Fifty probes were designed, corresponding to the top 50 21 nt phasiRNAs based on abundance in our libraries (i.e., the most abundant were selected). Each probe is 17–22 nt in length. The probes are designed using a web program: Stellaris Probe Designer (https://www.biosearchtech.com/support/tools/design-software/stellaris-probe-designer). The probes were ordered from LGC Biosearch Technologies with a 3′-end amino group and coupled with the fluorophore tetramethylrhodamine (TMR) manually50. Fresh, unopened strawberry buds were prepared, embedded, and sectioned the same way as for sRNA-FISH. Sample slides were then hybridized with smFISH probes at a concentration of 5 ng/μl in a 37 °C hybridization oven overnight. After hybridization, the slides were washed 3× with 100 ml washing buffer, 20 min each wash. Samples were then washed with 2× SSC buffer and were equilibrated for 2 min. Samples were mounted using ProLong™ Glass Antifade Mountant (ThermoFisher Scientific, P36980). smFISH probes for human AR mRNA were used as negative control. Probes are shown in Supplementary Data 12.

Image acquisition

Spectral imaging was conducted on a Carl Zeiss LSM 880 laser scanning microscopy capable of both LSCM and multiphoton microscopy. The Zen software (v2.3; Carl Zeiss) was used for both acquisition of spectral images and linear spectral unmixing. Spectral data for pure Alexa Fluor® fluorophores were used as positive controls and non-labeled samples were used to obtain autofluorescence spectra for linear spectral unmixing. Brightness and contrast of images in the same figure panel were adjusted equally and linearly in Zen software (Carl Zeiss).
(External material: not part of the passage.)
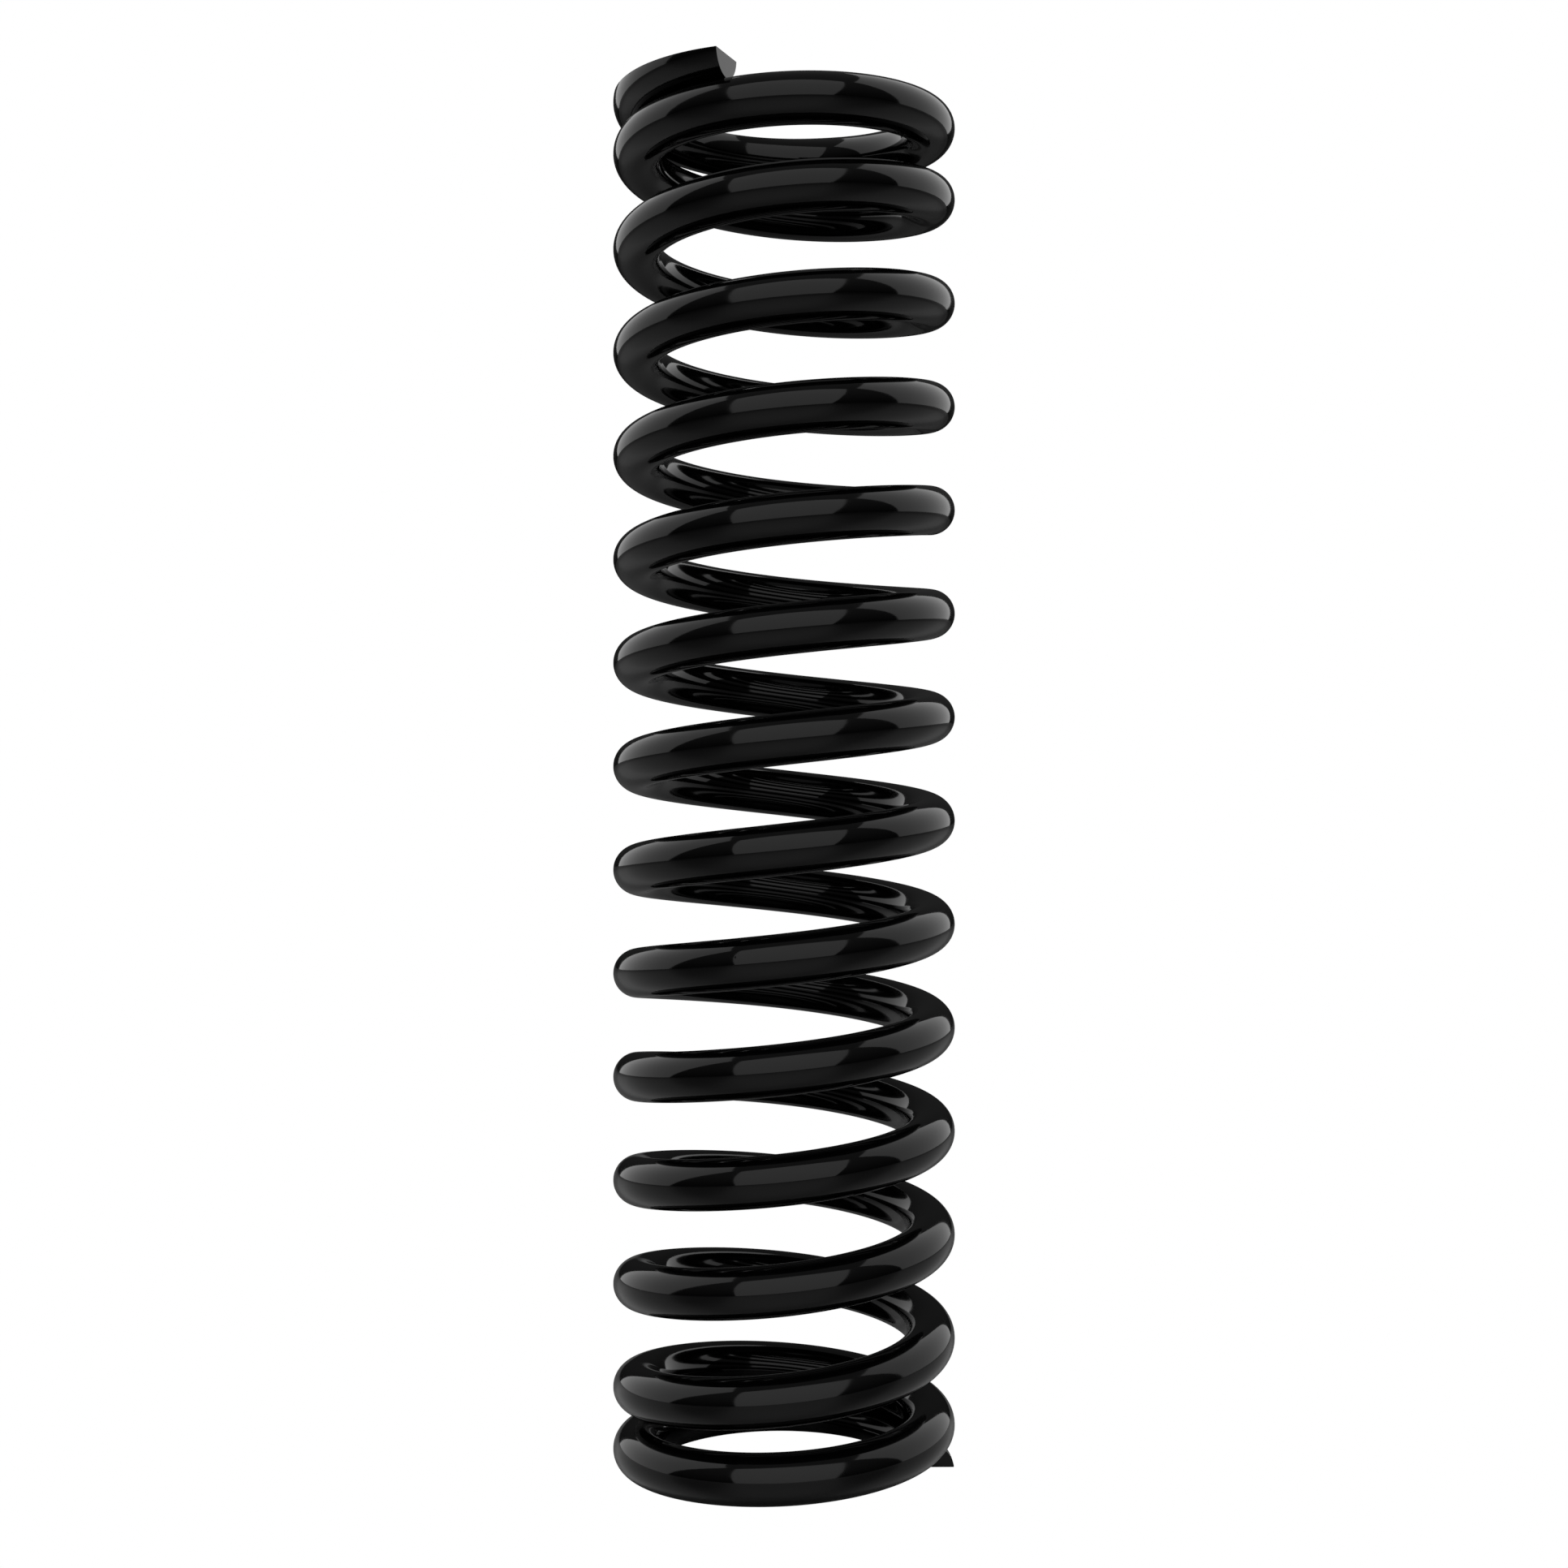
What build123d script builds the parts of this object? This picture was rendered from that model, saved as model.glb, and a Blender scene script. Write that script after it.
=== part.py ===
"""A compression coil spring for a coil-over damper: one round wire, ends closed and ground flat.

The wire runs right-handed up a cylinder of constant mean radius.  Its first and last turns are
closed, so that they lie on their neighbours, and both ends are ground to a flat seat.  Between
them the pitch is even.  The wire is written as half-turn lengths that meet face to face on the
vertical plane Y = 0, because a rigid-body model can then close the gap between the turns.

Millimetres.  +Z is up, and the origin is the middle of the bottom seat.  The wire starts at +X
and climbs anticlockwise as seen from above, so its back halves lie at +Y and its front halves at -Y.
"""

import os
from math import atan2, ceil, cos, pi, radians, sin

from build123d import *

# Driving dimensions
inside_diameter = 63.5  # slides over a 2.5 in spring perch
wire_diameter = 12.7
free_length = 357.2  # 14 1/16 in between the ground seats
total_turns = 14.6875  # tip to tip, end turns included
closed_turns = 1.0  # at each end
transition_turns = 0.6  # over which a closed end opens to the active pitch
closed_gap = 0.3  # between an end turn and the turn that lies on it
tip_thickness = 5.88  # what the grinding leaves of the wire at each tip

# How finely the wire is shaped and cut
sections_per_turn = 20
shortest_tip = 0.1  # turns; a shorter remainder stays on the length before it
seat_margin = 5.0  # by which the grinding block stands clear of the coil

# Worked out from the above
wire_radius = wire_diameter / 2
mean_radius = inside_diameter / 2 + wire_radius
outside_diameter = inside_diameter + 2 * wire_diameter
turn_length = 2 * pi * mean_radius
middle_turn = total_turns / 2


def section_height(pitch):
    """Height of the round wire where a vertical plane through the axis cuts it."""
    lead_angle = atan2(pitch, turn_length)
    return wire_diameter / cos(lead_angle)


closed_pitch = section_height(wire_diameter) + closed_gap
tip_centre = tip_thickness - section_height(closed_pitch) / 2


def opened_turns(turns_in):
    """Turns' worth of active pitch gathered over the first turns_in turns from an end."""
    ramp = min(max(turns_in - closed_turns, 0.0), transition_turns)
    beyond = max(turns_in - closed_turns - transition_turns, 0.0)
    return ramp**2 / (2 * transition_turns) + beyond


opening_rise = free_length / 2 - tip_centre - closed_pitch * middle_turn
active_pitch = closed_pitch + opening_rise / opened_turns(middle_turn)


def wire_height(turn):
    """Height of the wire's centre, turn being counted from the bottom tip."""
    if turn > middle_turn:
        return free_length - wire_height(total_turns - turn)
    return tip_centre + closed_pitch * turn + (active_pitch - closed_pitch) * opened_turns(turn)


def wire_pitch(turn):
    """Rise per turn at one place on the wire."""
    turns_in = min(turn, total_turns - turn)
    opened = min(max((turns_in - closed_turns) / transition_turns, 0.0), 1.0)
    return closed_pitch + (active_pitch - closed_pitch) * opened


def wire_section(turn):
    """The wire's outline on the vertical plane through the axis, at one place along it."""
    angle = radians(360 * turn)
    outward = Vector(cos(angle), sin(angle), 0)
    along = Vector(-sin(angle), cos(angle), 0)
    centre = outward * mean_radius + Vector(0, 0, wire_height(turn))
    plane = Plane(origin=centre, x_dir=outward, z_dir=along)
    return plane * Ellipse(wire_radius, section_height(wire_pitch(turn)) / 2)


def wire_length(start, end):
    """One length of the wire, from one turn count to another, before grinding."""
    steps = ceil((end - start) * sections_per_turn)
    turns = [start + (end - start) * step / steps for step in range(steps + 1)]
    return loft([wire_section(turn) for turn in turns])


def ground(piece):
    """Grind a length of wire off flush with the two seats."""
    width = outside_diameter + 2 * seat_margin
    between_seats = Box(width, width, free_length, align=(Align.CENTER, Align.CENTER, Align.MIN))
    return piece & between_seats


def half_turn_ends():
    """Turn counts where the wire is cut: every half turn, with no sliver left at the tip."""
    cuts = [half / 2 for half in range(int(total_turns * 2) + 1)]
    if total_turns - cuts[-1] < shortest_tip:
        cuts.pop()
    return cuts + [total_turns]


def length_name(start, end):
    """Name of the length of wire between two cuts."""
    turn = int(start)
    side = "back_half" if start == turn else "front_half"
    if turn == 0:
        return f"bottom_end_coil_{side}"
    if end == total_turns:
        return "top_end_coil_tip"
    if end > total_turns - closed_turns:
        return f"top_end_coil_{side}"
    return f"coil_{turn:02d}_{side}"


def build_spring():
    """All lengths of the wire by name, from the bottom tip to the top tip."""
    cuts = half_turn_ends()
    pieces = {}
    for start, end in zip(cuts, cuts[1:]):
        piece = wire_length(start, end)
        lowest = wire_height(start) - section_height(wire_pitch(start)) / 2
        highest = wire_height(end) + section_height(wire_pitch(end)) / 2
        if lowest < 0 or highest > free_length:
            piece = ground(piece)
        pieces[length_name(start, end)] = piece
    return pieces


def main():
    """Write one STEP file per length of wire."""
    os.makedirs("parts", exist_ok=True)
    for name, piece in build_spring().items():
        piece.label = name
        export_step(piece, f"parts/{name}.step")
    print(f"mean radius {mean_radius:.2f}, active pitch {active_pitch:.3f}, closed pitch {closed_pitch:.3f}")


main()
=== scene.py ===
"""A gloss black compression coil spring: one round wire with closed ends that are ground flat."""

import bpy
import numpy as np
from bpy.props import FloatProperty, FloatVectorProperty, IntProperty, PointerProperty
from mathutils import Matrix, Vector


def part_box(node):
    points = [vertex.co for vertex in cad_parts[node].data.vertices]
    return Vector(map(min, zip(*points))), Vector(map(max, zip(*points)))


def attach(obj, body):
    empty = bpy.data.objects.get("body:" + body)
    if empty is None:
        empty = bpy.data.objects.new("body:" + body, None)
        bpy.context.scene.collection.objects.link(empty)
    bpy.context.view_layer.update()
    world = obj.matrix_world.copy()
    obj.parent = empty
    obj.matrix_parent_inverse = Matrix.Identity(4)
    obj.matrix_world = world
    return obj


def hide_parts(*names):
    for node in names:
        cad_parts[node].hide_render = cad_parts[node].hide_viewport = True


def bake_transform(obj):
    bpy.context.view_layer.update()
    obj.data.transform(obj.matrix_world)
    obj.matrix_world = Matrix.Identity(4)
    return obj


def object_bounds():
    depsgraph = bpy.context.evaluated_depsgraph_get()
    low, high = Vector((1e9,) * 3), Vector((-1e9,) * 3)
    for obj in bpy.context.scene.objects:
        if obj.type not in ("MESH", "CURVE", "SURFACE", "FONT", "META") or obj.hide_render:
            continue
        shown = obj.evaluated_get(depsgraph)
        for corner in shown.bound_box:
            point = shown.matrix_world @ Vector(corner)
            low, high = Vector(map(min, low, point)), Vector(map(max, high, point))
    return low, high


bl_info = {
    "name": "Coil spring",
    "version": (1, 0, 0),
    "blender": (4, 5, 0),
    "location": "View3D > Sidebar > Spring",
    "description": "Draws a coated compression coil spring and its studio",
    "category": "Add Mesh",
}

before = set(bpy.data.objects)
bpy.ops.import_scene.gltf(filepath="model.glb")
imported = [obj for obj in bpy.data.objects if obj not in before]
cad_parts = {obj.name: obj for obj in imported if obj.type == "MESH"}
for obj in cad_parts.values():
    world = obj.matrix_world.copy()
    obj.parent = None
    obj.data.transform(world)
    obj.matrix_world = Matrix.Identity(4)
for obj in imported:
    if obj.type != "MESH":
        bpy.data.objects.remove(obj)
CAD_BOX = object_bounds()

FIXED_BODY = "bottom_end_coil"
MOVING_BODY = "top_end_coil"
NODE_TURNS = 0.5  # of the wire in each CAD node but the last


def frame_sizes():
    """Outside diameter, free length, active pitch and wire diameter, as the CAD frame has them.

    Two back halves a turn apart give the pitch.  A half turn stands half a pitch and one section
    high, and the section is the wire's diameter over the cosine of the lead angle.
    """
    low, high = CAD_BOX
    low_turn, next_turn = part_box("coil_06_back_half"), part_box("coil_07_back_half")
    pitch = next_turn[0].z - low_turn[0].z
    section = low_turn[1].z - low_turn[0].z - pitch / 2
    outside = high.x - low.x
    lead_angle = np.arctan2(pitch, np.pi * (outside - section))
    wire = section * float(np.cos(lead_angle))
    return {"outside": outside, "length": high.z - low.z, "pitch": pitch, "wire": wire}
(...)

NanoPARE library construction, sequencing, and data analysis

NanoPARE libraries were constructed from 5 ng total RNA obtained from pre-meiotic stage anthers of wild strawberry and columbine, following the published protocol14 with these minor modifications: (i) 12 cycles of PCR was performed at the pre-amplifcation step; (ii) 1.5 μl tagmentation enzyme (TDE1, Illumina) was used; (iii) 12 cycles of PCR was performed for the final enrichment step; and (iv) 0.7 volume of AMPure XP beads (42 μl) was used for cleaning up each nanoPARE library. These libraries were sequenced on a NextSeq 550 instrument to produce 76 nt single-end reads using custom primers as described14. NanoPARE libraries were trimmed of the adapter (5′-CTGTCTCTTATACACATCT-3′) using a standard pipeline29 and all reads were chopped to a uniform length of 20 nt, matching standard PARE data. Finally, sPARTA was used for the trigger-target validation using default parameters for PARE data33.